Chad is part of this initiative. With US funding and assistance, the Chadian military’s basic training has undergone a major change. In the past, during basic training each Chadian soldier shot just eight bullets, but those trained by the US in 2004 shot over 122,000 bullets each (McLaughlin 2004). The Chadian military also received new US uniforms and 13 new Toyota pickup trucks. With the aid of a US surveillance plane in March 2004, Chadian troops pursued and killed 42 fighters in the north of Chad.
The US-led campaign to combat international terrorism is influencing armed conflicts around the world. Close attention must be paid to the broader impacts of the war on terror to understand the implications in different parts of the world.
Federation of American Scientists 2004, U.S. Foreign Military Assistance.

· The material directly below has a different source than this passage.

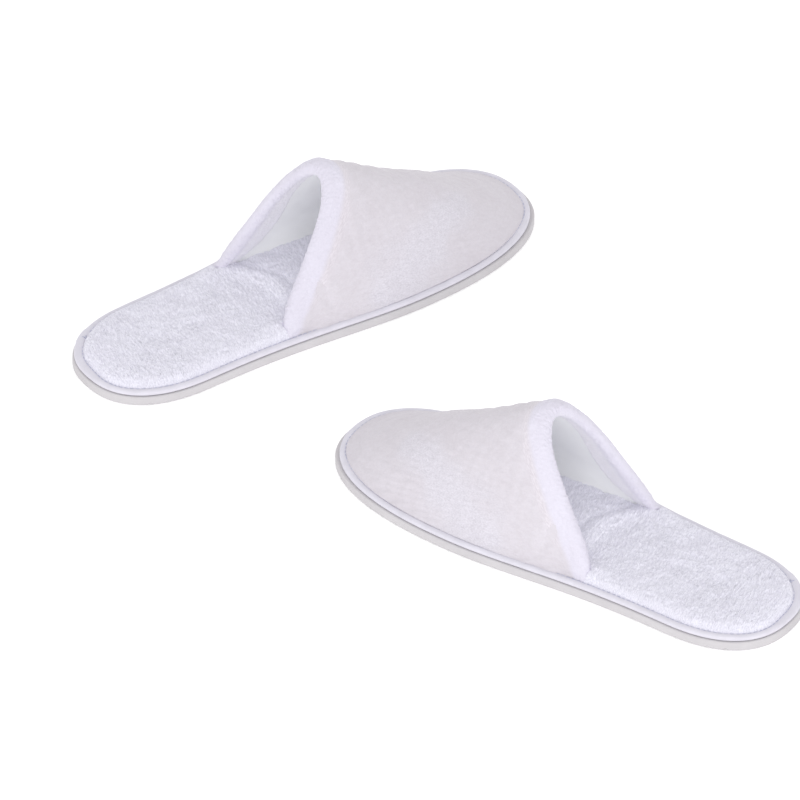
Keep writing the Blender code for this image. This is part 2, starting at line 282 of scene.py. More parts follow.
def grid_faces(rows, columns, wrap_rows=False, wrap_columns=False, base=0):
    """Quads of a grid of points."""
    first = np.arange(rows if wrap_rows else rows - 1)
    second = np.arange(columns if wrap_columns else columns - 1)
    row, column = np.meshgrid(first, second, indexing="ij")
    row, column = row.ravel() * columns, column.ravel()
    next_row, next_column = (row + columns) % (rows * columns), (column + 1) % columns
    return base + np.column_stack((row + column, row + next_column, next_row + next_column,
                                   next_row + column))


def joined(first, second):
    """Quads between two matching runs of point numbers."""
    return np.column_stack((first[:-1], first[1:], second[1:], second[:-1]))


def outer_normals(grid):
    """Unit normals on the upper side of a grid, and whether its faces wind that way."""
    normal = np.cross(np.gradient(grid, axis=0), np.gradient(grid, axis=1))
    normal /= np.maximum(np.linalg.norm(normal, axis=2, keepdims=True), 1e-9)
    winds_up = normal[grid.shape[0] // 2, grid.shape[1] // 2, 2] < 0.0
    return (-normal if winds_up else normal), winds_up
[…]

Garcia, V. 2004, Nepal, Center for Defense Information, January 23.
Howland, S. 2004, “US to fight ‘narco-terrorists’ in Colombia,” Toronto Star, 23 November.
McDermott, J. 2004, “Washington Increases Assistance to Colombia,” Jane’s Defence Weekly, 4 February. p. 10.
McLaughlin, A. 2004, “US engages Africa in terror fight,” Christian Science Monitor, 17 September.
Project Ploughshares 2004, Armed Conflicts Report 2004.
Prosser, Andrew 2004, Pakistan, Center for Defense Information, June 30.
Stockholm International Peace Research Institute 2004, SIPRI Yearbook 2004: Armaments, Disarmament and International Security, Oxford University Press.
US Department of State 2005, Country Reports on Human Rights Practices 2004, Feb. 28.